━━━━━ Records supplied ━━━━━

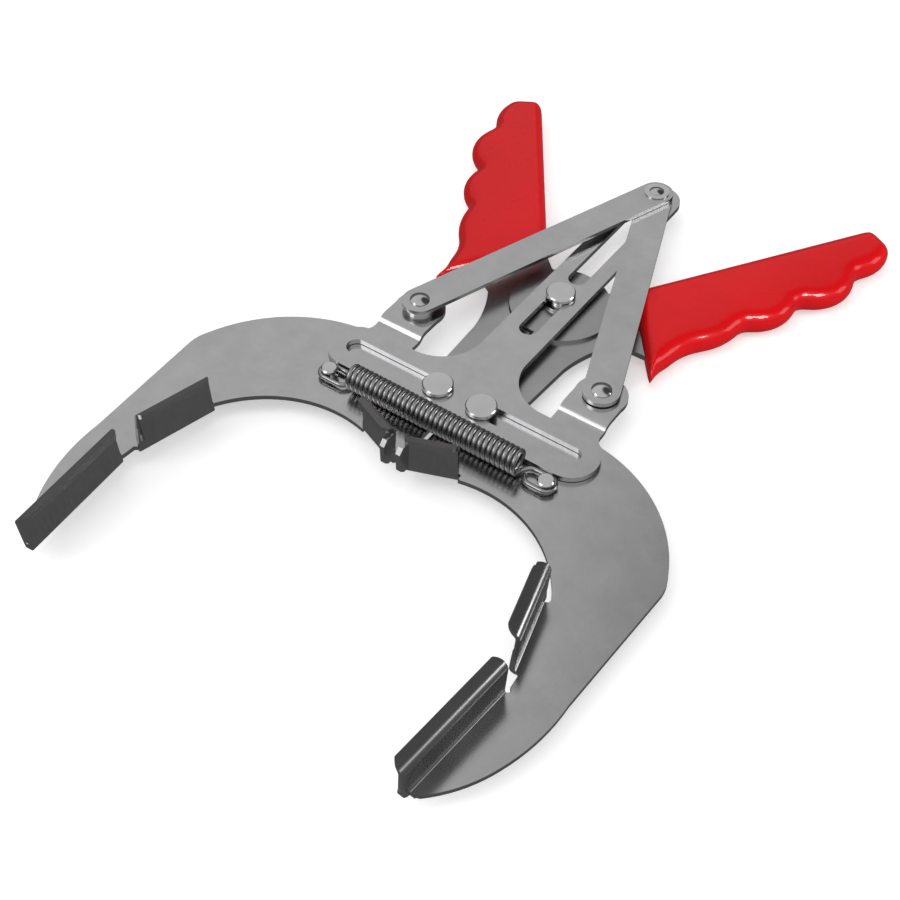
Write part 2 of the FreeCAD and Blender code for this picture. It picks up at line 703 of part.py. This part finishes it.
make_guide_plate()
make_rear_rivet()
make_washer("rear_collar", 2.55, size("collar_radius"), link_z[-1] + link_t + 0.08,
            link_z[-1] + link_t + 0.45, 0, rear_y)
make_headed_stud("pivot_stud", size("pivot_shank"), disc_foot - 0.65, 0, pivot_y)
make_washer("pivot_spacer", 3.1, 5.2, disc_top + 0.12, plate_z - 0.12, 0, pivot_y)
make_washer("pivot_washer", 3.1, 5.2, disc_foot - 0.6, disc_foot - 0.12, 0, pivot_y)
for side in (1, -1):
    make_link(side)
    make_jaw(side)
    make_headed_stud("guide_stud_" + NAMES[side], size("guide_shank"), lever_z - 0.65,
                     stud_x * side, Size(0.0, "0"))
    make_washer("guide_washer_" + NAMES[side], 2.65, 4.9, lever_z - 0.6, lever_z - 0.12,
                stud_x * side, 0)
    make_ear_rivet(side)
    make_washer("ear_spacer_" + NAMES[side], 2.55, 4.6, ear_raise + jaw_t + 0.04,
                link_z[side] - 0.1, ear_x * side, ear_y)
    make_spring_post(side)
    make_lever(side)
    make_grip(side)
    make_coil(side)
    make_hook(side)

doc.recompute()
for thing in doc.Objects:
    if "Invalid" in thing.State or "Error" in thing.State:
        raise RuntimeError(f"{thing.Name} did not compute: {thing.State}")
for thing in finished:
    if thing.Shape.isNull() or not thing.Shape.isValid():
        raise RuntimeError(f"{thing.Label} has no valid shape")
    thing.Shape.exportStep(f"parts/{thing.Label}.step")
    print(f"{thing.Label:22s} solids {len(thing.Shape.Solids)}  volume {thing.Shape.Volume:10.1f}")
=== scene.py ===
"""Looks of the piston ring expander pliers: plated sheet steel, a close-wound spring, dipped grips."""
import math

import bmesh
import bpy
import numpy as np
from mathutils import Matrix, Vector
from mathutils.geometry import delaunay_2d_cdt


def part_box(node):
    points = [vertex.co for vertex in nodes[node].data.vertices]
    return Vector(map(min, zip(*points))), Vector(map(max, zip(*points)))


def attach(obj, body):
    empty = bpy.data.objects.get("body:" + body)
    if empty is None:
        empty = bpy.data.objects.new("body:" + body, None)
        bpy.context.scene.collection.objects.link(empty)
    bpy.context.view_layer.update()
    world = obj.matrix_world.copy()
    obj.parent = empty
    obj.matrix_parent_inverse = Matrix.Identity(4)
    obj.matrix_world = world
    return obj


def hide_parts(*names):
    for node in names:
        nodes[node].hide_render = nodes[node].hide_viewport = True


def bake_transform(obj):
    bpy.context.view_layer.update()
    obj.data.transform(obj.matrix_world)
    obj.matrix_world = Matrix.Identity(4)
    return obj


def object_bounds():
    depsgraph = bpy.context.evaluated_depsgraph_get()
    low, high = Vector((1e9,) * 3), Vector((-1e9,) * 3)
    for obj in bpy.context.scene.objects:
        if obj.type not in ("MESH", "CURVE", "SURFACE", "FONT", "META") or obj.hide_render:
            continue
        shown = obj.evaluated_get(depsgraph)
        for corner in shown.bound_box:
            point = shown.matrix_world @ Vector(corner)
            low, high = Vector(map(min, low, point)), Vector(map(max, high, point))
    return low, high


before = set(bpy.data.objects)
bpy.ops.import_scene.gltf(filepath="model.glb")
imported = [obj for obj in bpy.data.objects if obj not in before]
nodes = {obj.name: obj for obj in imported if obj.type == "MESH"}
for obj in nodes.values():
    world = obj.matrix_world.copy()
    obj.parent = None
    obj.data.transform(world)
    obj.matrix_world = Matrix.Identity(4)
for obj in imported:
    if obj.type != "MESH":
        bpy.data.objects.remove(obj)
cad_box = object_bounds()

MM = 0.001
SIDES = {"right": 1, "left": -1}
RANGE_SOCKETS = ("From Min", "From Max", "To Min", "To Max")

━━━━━
━━━━━ Records supplied ━━━━━

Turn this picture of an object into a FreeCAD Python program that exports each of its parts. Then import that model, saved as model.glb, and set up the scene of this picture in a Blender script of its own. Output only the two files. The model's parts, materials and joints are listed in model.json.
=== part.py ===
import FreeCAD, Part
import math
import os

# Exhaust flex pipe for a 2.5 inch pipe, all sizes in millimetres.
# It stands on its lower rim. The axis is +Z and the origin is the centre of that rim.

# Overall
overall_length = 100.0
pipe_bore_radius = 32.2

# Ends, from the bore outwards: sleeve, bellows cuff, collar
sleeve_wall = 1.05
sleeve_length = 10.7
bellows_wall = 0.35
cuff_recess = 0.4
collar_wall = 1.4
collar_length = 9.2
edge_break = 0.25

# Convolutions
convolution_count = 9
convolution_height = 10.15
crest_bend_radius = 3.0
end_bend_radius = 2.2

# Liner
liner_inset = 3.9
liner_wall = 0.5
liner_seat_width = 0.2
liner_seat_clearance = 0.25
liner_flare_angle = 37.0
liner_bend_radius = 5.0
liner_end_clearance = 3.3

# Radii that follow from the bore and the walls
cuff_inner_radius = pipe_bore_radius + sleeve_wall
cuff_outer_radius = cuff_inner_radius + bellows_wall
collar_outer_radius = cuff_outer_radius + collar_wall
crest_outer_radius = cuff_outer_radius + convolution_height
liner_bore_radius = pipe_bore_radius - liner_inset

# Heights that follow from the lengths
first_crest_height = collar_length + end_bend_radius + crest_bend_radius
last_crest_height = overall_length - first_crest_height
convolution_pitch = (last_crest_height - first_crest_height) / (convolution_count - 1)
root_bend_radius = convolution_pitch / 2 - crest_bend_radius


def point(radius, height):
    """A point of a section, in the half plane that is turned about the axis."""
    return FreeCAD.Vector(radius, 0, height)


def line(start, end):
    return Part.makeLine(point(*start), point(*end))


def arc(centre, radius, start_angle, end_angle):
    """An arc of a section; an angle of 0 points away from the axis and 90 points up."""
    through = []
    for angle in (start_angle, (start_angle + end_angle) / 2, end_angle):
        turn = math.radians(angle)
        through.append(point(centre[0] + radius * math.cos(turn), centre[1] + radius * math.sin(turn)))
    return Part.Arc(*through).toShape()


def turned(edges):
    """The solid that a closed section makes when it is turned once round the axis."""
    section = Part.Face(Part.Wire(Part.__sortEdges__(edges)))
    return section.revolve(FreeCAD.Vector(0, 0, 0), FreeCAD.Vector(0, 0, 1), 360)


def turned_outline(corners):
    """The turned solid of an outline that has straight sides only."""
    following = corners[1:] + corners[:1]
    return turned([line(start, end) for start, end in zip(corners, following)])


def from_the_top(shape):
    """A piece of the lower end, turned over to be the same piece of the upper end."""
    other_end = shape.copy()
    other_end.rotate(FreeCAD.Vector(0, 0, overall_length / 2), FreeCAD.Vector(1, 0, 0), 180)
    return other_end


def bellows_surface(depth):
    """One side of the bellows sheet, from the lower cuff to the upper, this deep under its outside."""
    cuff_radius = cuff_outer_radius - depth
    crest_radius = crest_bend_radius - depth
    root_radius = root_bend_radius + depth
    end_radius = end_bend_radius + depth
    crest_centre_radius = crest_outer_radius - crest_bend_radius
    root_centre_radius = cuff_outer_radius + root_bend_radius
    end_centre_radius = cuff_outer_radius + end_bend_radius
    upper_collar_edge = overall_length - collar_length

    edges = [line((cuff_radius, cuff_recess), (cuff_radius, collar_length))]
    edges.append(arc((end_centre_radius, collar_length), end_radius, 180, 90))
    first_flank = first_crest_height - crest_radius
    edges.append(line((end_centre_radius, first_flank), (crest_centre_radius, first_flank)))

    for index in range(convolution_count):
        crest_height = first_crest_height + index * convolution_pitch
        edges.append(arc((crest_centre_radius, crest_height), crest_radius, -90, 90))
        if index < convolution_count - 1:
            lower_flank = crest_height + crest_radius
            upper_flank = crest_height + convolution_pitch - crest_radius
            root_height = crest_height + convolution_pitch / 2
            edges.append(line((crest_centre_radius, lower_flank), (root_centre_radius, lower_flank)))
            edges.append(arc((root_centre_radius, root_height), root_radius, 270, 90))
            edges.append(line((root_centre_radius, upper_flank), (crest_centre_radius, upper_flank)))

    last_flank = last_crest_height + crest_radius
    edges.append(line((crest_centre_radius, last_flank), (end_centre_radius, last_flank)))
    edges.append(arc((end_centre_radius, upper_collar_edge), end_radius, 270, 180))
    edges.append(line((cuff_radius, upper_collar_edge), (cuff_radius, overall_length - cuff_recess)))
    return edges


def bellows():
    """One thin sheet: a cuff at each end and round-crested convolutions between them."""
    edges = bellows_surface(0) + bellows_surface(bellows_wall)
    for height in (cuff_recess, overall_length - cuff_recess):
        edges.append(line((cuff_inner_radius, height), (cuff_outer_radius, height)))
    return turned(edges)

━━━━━

## Task directions:
Each line from the one bearing "doc.recompute()" through the one bearing "obj.matrix_parent_inverse = Matrix.Identity(4)" is to be duplicated without change; all remaining lines are to be left out.

## Response to this exercise:
doc.recompute()
for thing in doc.Objects:
    if "Invalid" in thing.State or "Error" in thing.State:
        raise RuntimeError(f"{thing.Name} did not compute: {thing.State}")
for thing in finished:
    if thing.Shape.isNull() or not thing.Shape.isValid():
        raise RuntimeError(f"{thing.Label} has no valid shape")
    thing.Shape.exportStep(f"parts/{thing.Label}.step")
    print(f"{thing.Label:22s} solids {len(thing.Shape.Solids)}  volume {thing.Shape.Volume:10.1f}")
=== scene.py ===
"""Looks of the piston ring expander pliers: plated sheet steel, a close-wound spring, dipped grips."""
import math

import bmesh
import bpy
import numpy as np
from mathutils import Matrix, Vector
from mathutils.geometry import delaunay_2d_cdt


def part_box(node):
    points = [vertex.co for vertex in nodes[node].data.vertices]
    return Vector(map(min, zip(*points))), Vector(map(max, zip(*points)))


def attach(obj, body):
    empty = bpy.data.objects.get("body:" + body)
    if empty is None:
        empty = bpy.data.objects.new("body:" + body, None)
        bpy.context.scene.collection.objects.link(empty)
    bpy.context.view_layer.update()
    world = obj.matrix_world.copy()
    obj.parent = empty
    obj.matrix_parent_inverse = Matrix.Identity(4)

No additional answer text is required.